** Start of DATASET CONTENT **
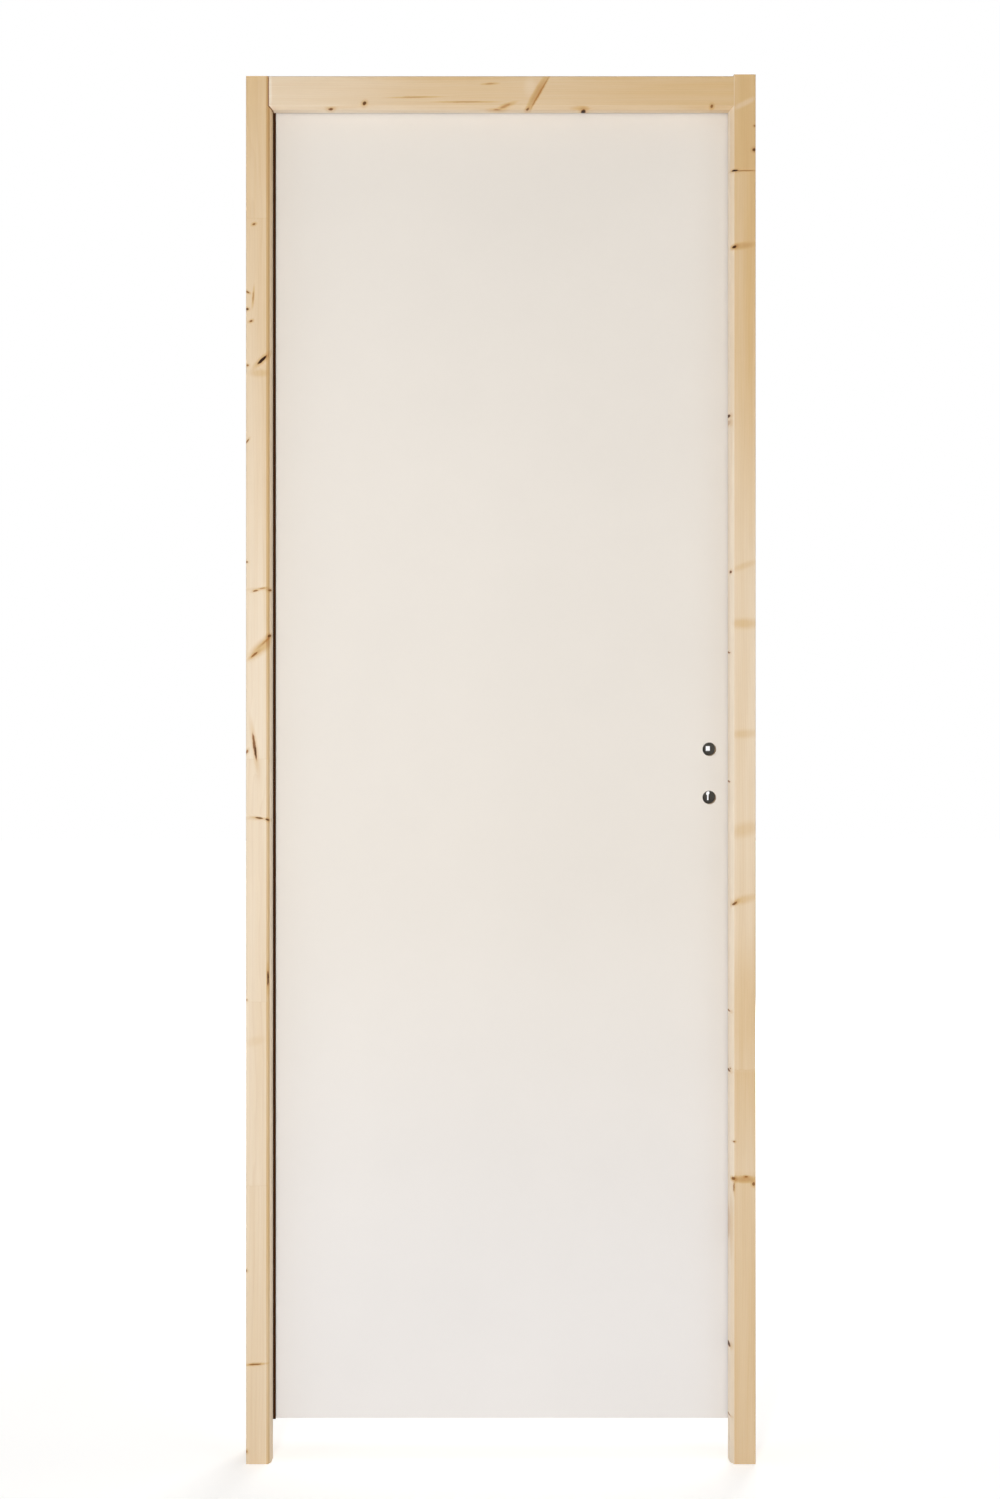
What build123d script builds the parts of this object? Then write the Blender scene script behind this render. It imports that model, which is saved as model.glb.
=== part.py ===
from build123d import *
import os

# Prehung interior door: a flush leaf on three lift-off hinges in a rebated softwood frame.
# X runs from the hinge jamb to the lock jamb, Y from the push side to the pull side, Z is up.
# The origin is on the hinge jamb's outer face, half way through the frame's depth, at the
# level of the finished floor. Sizes are in millimetres.

# Leaf: two hardboard skins on a softwood frame
leaf_width = 730.0
leaf_height = 2040.0
leaf_thickness = 40.0
skin_thickness = 3.0
stile_width = 28.0
rail_height = 55.0
floor_gap = 8.0

# Frame members: two full-height jambs and a head tenoned between them
frame_depth = 72.0
jamb_width = 40.0
head_width = 52.0
leg_length = 52.0
horn = 2.5
arris_round = 2.0

# Running gaps round the leaf, and how far the stops cover it
hinge_gap = 5.0
lock_gap = 6.6
head_gap = 5.0
stop_gap = 5.0
stop_overlap = 12.0

# Moulding on the opening's front arris: a bevel, then a splayed reveal
moulding_width = 6.3
bevel_width = 4.8
bevel_depth = 8.0
moulding_round = 1.2

# Joint of head and jamb
tenon_thickness = 12.0
tenon_height = 30.0
tenon_length = 18.0
joint_clearance = 0.2

# Seal strip: a flat lip on a stem that is pushed into a groove in the stop
seal_width = 12.0
seal_clearance = 0.3
seal_round = 1.4
stem_thickness = 2.6
stem_depth = 6.0
stem_inset = 2.0
groove_clearance = 0.2
seal_reach = 4.0
seal_setback = 1.0

# Lift-off hinges
hinge_height = 110.0
plate_thickness = 2.5
plate_reach = 30.0
plate_corner = 6.0
plate_clearance = 0.1
knuckle_radius = 6.5
knuckle_round = 1.5
knuckle_end = 4.0
axis_stand_off = 8.0
pin_radius = 3.5
pin_play = 0.05
pin_end_play = 0.5
ring_thickness = 2.0
ring_play = 0.1
top_hinge_drop = 210.0
bottom_hinge_rise = 245.0
hinge_screws = [(9.0, 42.0), (20.0, 18.0), (20.0, -18.0), (9.0, -42.0)]

# Mortise lock
backset = 40.0
follower_height = 1040.0
key_drop = 70.0
access_drop = 75.0
access_radius = 10.5
case_thickness = 14.0
case_wall = 1.2
case_behind = 22.0
case_above = 40.0
case_below = 52.0
case_clearance = 0.5
block_margin = 60.0
block_width = 85.0
follower_radius = 9.0
follower_proud = 0.3
follower_play = 0.1
spindle_square = 8.0
key_radius = 3.4
key_slot_width = 3.8
key_slot_length = 11.5

# Faceplate, bolts drawn in flush with it, and strike plate
faceplate_width = 20.0
faceplate_thickness = 3.0
faceplate_overlap = 20.0
latch_height = 20.0
latch_length = 27.0
latch_bevel = 9.0
dead_height = 26.0
dead_length = 26.0
bolt_play = 0.3
strike_width = 22.0
strike_thickness = 2.0
strike_margin = 38.0
strike_play = 2.0
strike_pocket = 14.0
flush_clearance = 0.1

# Countersunk screw holes in the plates
screw_radius = 2.2
screw_head_radius = 4.3

# Depths
front = -frame_depth / 2
back = frame_depth / 2
leaf_front = back - leaf_thickness
stop_back = leaf_front - stop_gap
stop_depth = stop_back - front
core_front = leaf_front + skin_thickness
core_thickness = leaf_thickness - 2 * skin_thickness

# Widths
leaf_left = jamb_width - stop_overlap
leaf_right = leaf_left + leaf_width
frame_width = leaf_right - stop_overlap + jamb_width
hinge_rebate = leaf_left - hinge_gap
lock_rebate = frame_width - leaf_right - lock_gap
jamb_flat = jamb_width - moulding_width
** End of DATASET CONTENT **
## EXERCISE PROMPT:
Beginning at the top of the data, please return every line until and including the line containing "arris_round = 2.0", copied exactly, and nothing past it.

## TASK OUTPUT:
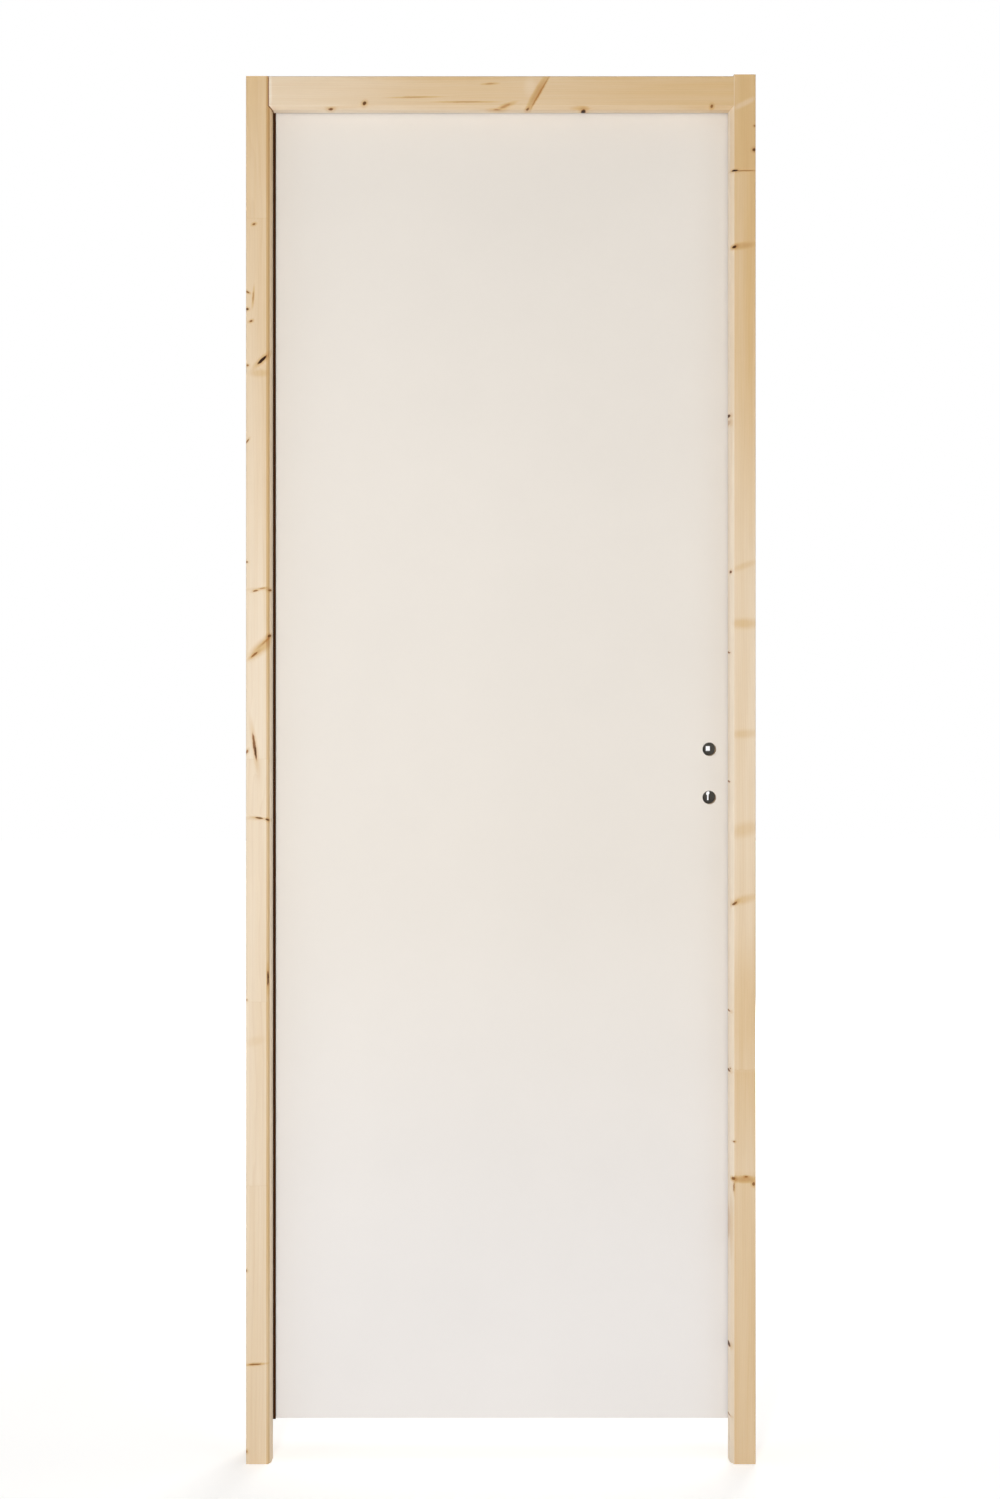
What build123d script builds the parts of this object? Then write the Blender scene script behind this render. It imports that model, which is saved as model.glb.
=== part.py ===
from build123d import *
import os

# Prehung interior door: a flush leaf on three lift-off hinges in a rebated softwood frame.
# X runs from the hinge jamb to the lock jamb, Y from the push side to the pull side, Z is up.
# The origin is on the hinge jamb's outer face, half way through the frame's depth, at the
# level of the finished floor. Sizes are in millimetres.

# Leaf: two hardboard skins on a softwood frame
leaf_width = 730.0
leaf_height = 2040.0
leaf_thickness = 40.0
skin_thickness = 3.0
stile_width = 28.0
rail_height = 55.0
floor_gap = 8.0

# Frame members: two full-height jambs and a head tenoned between them
frame_depth = 72.0
jamb_width = 40.0
head_width = 52.0
leg_length = 52.0
horn = 2.5
arris_round = 2.0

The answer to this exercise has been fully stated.